Health & Wellness

The Reproductive Health Technologies Project (RHTP) worked to change the political and commercial climate in the United States so every woman has access to safe and effective technologies to become pregnant when she is ready, prevent or end pregnancy when she is not, maintain a healthy pregnancy, and promote her health and well being throughout her reproductive life.

RHTP took an expansive view of technology: reproductive technologies mean not only those necessary to prevent or terminate a pregnancy, but those that assist in the creation and maintenance of healthy pregnancies as well as the information and supports needed to make informed decisions.

The reproductive health needs of women and men change over time and are influenced by a variety of biological and situational factors. It is estimated that a woman spends approximately three decades of her life attempting not to become pregnant.  During this time, physical, behavioral and environmental factors may impact a woman’s or couple’s ability to become pregnant in the future. Additionally, the number of women and men choosing to delay having children continues to rise, increasing the demand for infertility treatments.

Assisted Reproductive Technologies

Assisted reproductive technology (ART) refers to a range of methods used to circumvent human infertility. These procedures typically involve surgically removing eggs from a woman’s ovaries, combining them with sperm in the laboratory, and either implanting them in the woman’s body or making them available to another woman. The three primary types of ART include:

  • in vitro fertilization (IVF) – a common procedure in which eggs are surgically removed from the ovary and mixed with sperm in a petri dish (literally “in glass”). The resulting embryo(s) is then transferred to the women’s uterus.
  • gamete intrafallopian transfer (GIFT) – a procedure in which gametes are transferred directly into the fallopian tubes. In GIFT, fertilization occurs inside the body.
  • zygote intrafallopian transfer (ZIFT) – a procedure in which a zygote (the cell resulting from the union of two gametes) is transferred directly into the fallopian tubes.
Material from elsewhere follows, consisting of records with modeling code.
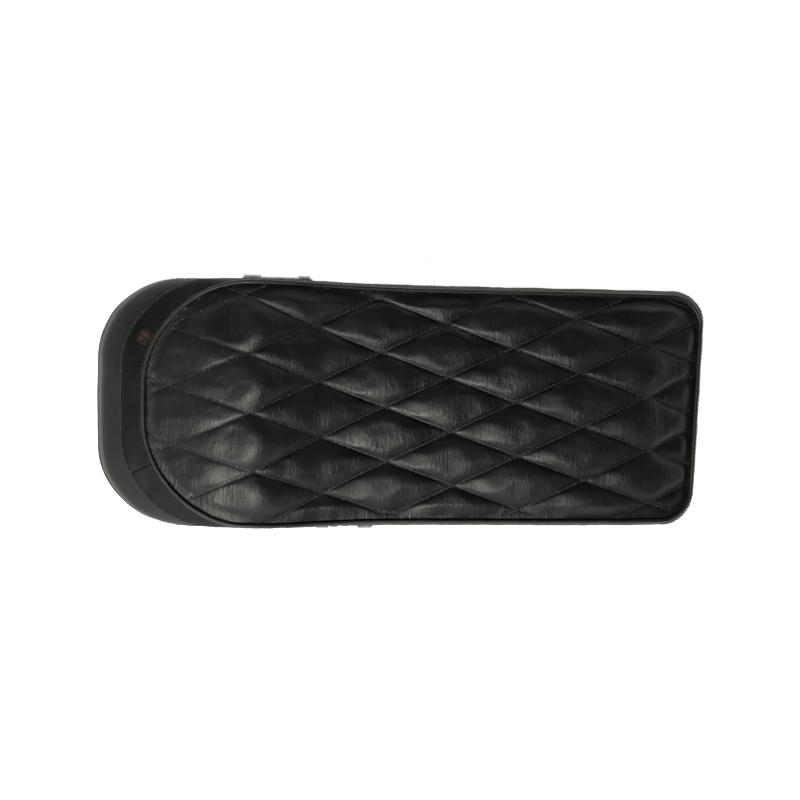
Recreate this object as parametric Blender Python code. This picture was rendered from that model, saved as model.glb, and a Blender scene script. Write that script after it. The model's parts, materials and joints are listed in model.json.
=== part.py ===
"""Motorcycle bench seat: steel pan, foam, quilted cover, side hinge and latch.

Metres. +X is the front of the machine, +Y its left side, +Z up; z = 0 is the
plane under the four rubber buffers. The hinge is on the left edge and the latch
is on the right edge, and both ends are slanted a little.
"""

import math

import bmesh
import bpy
from mathutils import Matrix, Vector

# Plan of the cover at five heights: half width, rear end, front end, and the
# corner radii at the rear and at the front.
HEM = (0.1225, 0.3185, 0.3154, 0.076, 0.034)
BULGE = (0.1260, 0.3210, 0.3174, 0.078, 0.034)
WAIST = (0.1258, 0.3138, 0.3164, 0.081, 0.034)
SEAM = (0.1236, 0.2940, 0.3126, 0.090, 0.034)
WELT = (0.1185, 0.2715, 0.3058, 0.102, 0.034)

# The ends aren't square: the left side reaches further forward and further back,
# and the tail is bowed.
NOSE_SLANT = 0.040
NOSE_START = 0.16
NOSE_LENGTH = 0.15
TAIL_SLANT = 0.010
TAIL_BOW = 0.30
TAIL_START = -0.20
TAIL_LENGTH = 0.10

# Above the hem the sides swell round the hump, and the piping there swells most.
SWELL_X = -0.150
SWELL_REACH = 0.085
SIDE_SWELL = 0.0026
WELT_SWELL = 0.0042

# Points round a plan, from the middle of the front edge to that of the rear.
FRONT_STEPS = 3
FRONT_CORNER_STEPS = 4
SIDE_STEPS = 13
REAR_CORNER_STEPS = 6
REAR_STEPS = 2
HALF_LOOP = (
    FRONT_STEPS + FRONT_CORNER_STEPS + SIDE_STEPS + REAR_CORNER_STEPS + REAR_STEPS
)
LOOP = 2 * HALF_LOOP

# Stations along the seat: x, height of the centre line, height of the welt.
STATIONS = (
    (-0.271, 0.087, 0.084),
    (-0.235, 0.102, 0.089),
    (-0.195, 0.116, 0.096),
    (-0.160, 0.121, 0.100),
    (-0.125, 0.111, 0.097),
    (-0.092, 0.100, 0.091),
    (-0.045, 0.097, 0.088),
    (0.050, 0.100, 0.088),
    (0.150, 0.103, 0.089),
    (0.230, 0.098, 0.086),
    (0.305, 0.080, 0.077),
)
SPINE_REAR = -0.185
SPINE_FRONT = 0.225
CROWN_POWER = 2.4

# Cover and padding
HEM_Z = 0.0240
VINYL = 0.0016
GAP = 0.0003
BAND_DROP = 0.016
WELT_RADIUS = 0.0022
WADDING = 0.0080
HEM_RETURN = 0.0120
SEAM_GAP_STEP = 0.015
REAR_SEAM_STEP = 20
FRONT_SEAM_STEP = 5
BAND_SEAM_STEP = 24.3

# Pan and cross members
SHEET = 0.0012
PAN_Z = 0.0380
PAN_TOP_Z = PAN_Z + SHEET
LIP_Z = HEM_Z + VINYL + 0.0002
LIP_IN = 0.0100
SWAGE_HALF = 0.125
SWAGE_Y = 0.040
SWAGE_RADIUS = 0.0090
DRAIN_RADIUS = 0.008
DRAIN_AT = ((0.262, 0.0), (0.090, 0.088), (0.030, -0.088), (-0.262, 0.0))
CROSS_X = 0.185
CROSS_HALF = 0.082
CROSS_SHEET = 0.0015
CROWN_Z = 0.0240

# Buffers
BUFFER_Y = 0.058
BUFFER_PROFILE = (
    (0.0, 0.0),
    (0.0135, 0.0),
    (0.0160, 0.0025),
    (0.0160, 0.0080),
    (0.0145, 0.0105),
    (0.0145, 0.0237),
    (0.0070, 0.0237),
    (0.0070, 0.0258),
    (0.0094, 0.0258),
    (0.0090, 0.0275),
    (0.0055, 0.0345),
    (0.0, 0.0345),
)

# Edge hardware: the hinge on the left edge and the latch on the right edge
AXIS_Y = 0.1285
AXIS_Z = 0.0170
PIN_RADIUS = 0.0030
PIN_HOLE = 0.0033
EYE_RADIUS = 0.0065
SMALL_EYE_RADIUS = 0.0047
PLATE_IN_Y = 0.0840
PLATE_OUT_Y = 0.1070
PLATE_SHEET = 0.0025
BOLT_Y = 0.0945
HINGE_STRAPS = ((-0.1725, -0.1540), (-0.1145, -0.1025))
LATCH_STRAPS = ((-0.0920, -0.0790), (-0.0475, -0.0325))
LEAF_SHEET = 0.0030
LEAF_BOTTOM_Z = 0.0015
LEAF_HOLE_Z = 0.0070
HOOK_X = (-0.0770, -0.0690)

# Clips: along the edge, as (x, y direction) or (x direction, y)
SIDE_CLIPS = (
    ("left_1", 0.245, 1),
    ("left_2", 0.060, 1),
    ("left_3", -0.045, 1),
    ("left_4", -0.215, 1),
    ("right_1", 0.245, -1),
    ("right_2", 0.105, -1),
    ("right_3", 0.010, -1),
    ("right_4", -0.170, -1),
)
END_CLIPS = (("front_1", 0.045, 1), ("front_2", -0.045, 1), ("rear_1", 0.0, -1))

COLOURS = {
    "quilt_leather": ((0.012, 0.012, 0.012), 0.0, 0.42),
    "side_vinyl": ((0.022, 0.023, 0.020), 0.0, 0.60),
    "welt_vinyl": ((0.016, 0.016, 0.015), 0.0, 0.45),
    "wadding": ((0.62, 0.60, 0.52), 0.0, 0.95),
    "foam": ((0.70, 0.62, 0.36), 0.0, 0.95),
    "pan_paint": ((0.018, 0.018, 0.019), 0.0, 0.50),
    "zinc_steel": ((0.48, 0.49, 0.50), 1.0, 0.42),
    "spring_steel": ((0.20, 0.21, 0.23), 1.0, 0.38),
    "buffer_rubber": ((0.018, 0.018, 0.018), 0.0, 0.80),
}


def clear_scene():
    for obj in list(bpy.data.objects):
        bpy.data.objects.remove(obj, do_unlink=True)


def make_collection(name):
    made = bpy.data.collections.new(name)
    bpy.context.scene.collection.children.link(made)
    return made


def make_materials():
    made = {}
    for name, (colour, metallic, roughness) in COLOURS.items():
        material = bpy.data.materials.new(name)
        material.use_nodes = True
        shader = material.node_tree.nodes["Principled BSDF"]
        shader.inputs["Base Color"].default_value = (*colour, 1.0)
        shader.inputs["Metallic"].default_value = metallic
        shader.inputs["Roughness"].default_value = roughness
        made[name] = material
    return made


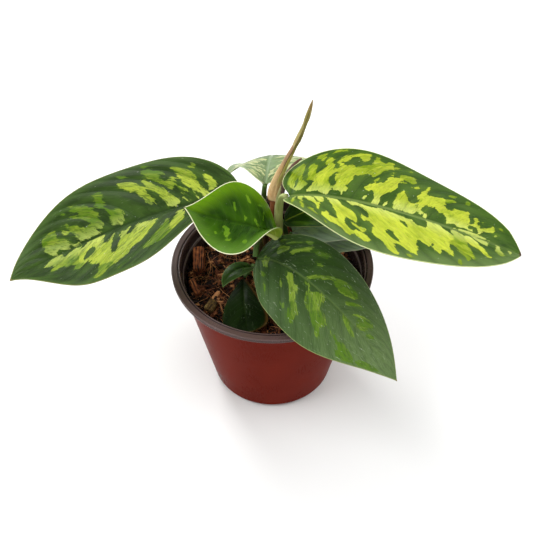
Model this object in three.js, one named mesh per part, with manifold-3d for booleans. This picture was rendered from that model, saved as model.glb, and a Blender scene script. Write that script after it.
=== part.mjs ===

Since the first successful IVF birth in 1978, the number of ART births has steadily increased — there are now more than one million children who were born as a result of ART. Although data on ART is limited, in the US alone there were approximately 115,392 ART procedures resulting in 45,751 babies born in 2002 — a 45% increase from 1996. A recent report shows the number of babies born annually as a result of ART in the US is nearing one percent.

Although ART has been around for several decades, recent scientific advances and the growing number of infertility advocates have sparked national debates on issues ranging from calls for tighter controls over the types of ART procedures used to insurance coverage for infertility treatments.

Environmental Contaminants and Fertility

The growing trend in a range of infertility problems has caused a number of scientists, health care professionals, and advocates to take a closer look at the relationship between environmental contaminants and fertility. In late February 2005, at the Vallombrosa Retreat Center in California, the Fertility/Early Pregnancy Compromise Work Group of the Collaborative on Health and the Environment (CHE) and the Stanford University School of Medicine’s Women’s Health hosted Understanding Environmental Contaminants and Human Fertility Compromise: Science and Strategy.

The gathering was the first time women’s health and reproductive rights advocates met with researchers in reproductive epidemiology, biology, toxicology and clinical medicine to assess the state of environmental health science in relation to human infertility. The outcome document, known as the Vallombrosa Consensus Statement, outlines what we know, what we think we know and what we want to know more about when it comes to the links between environmental contaminants and human fertility.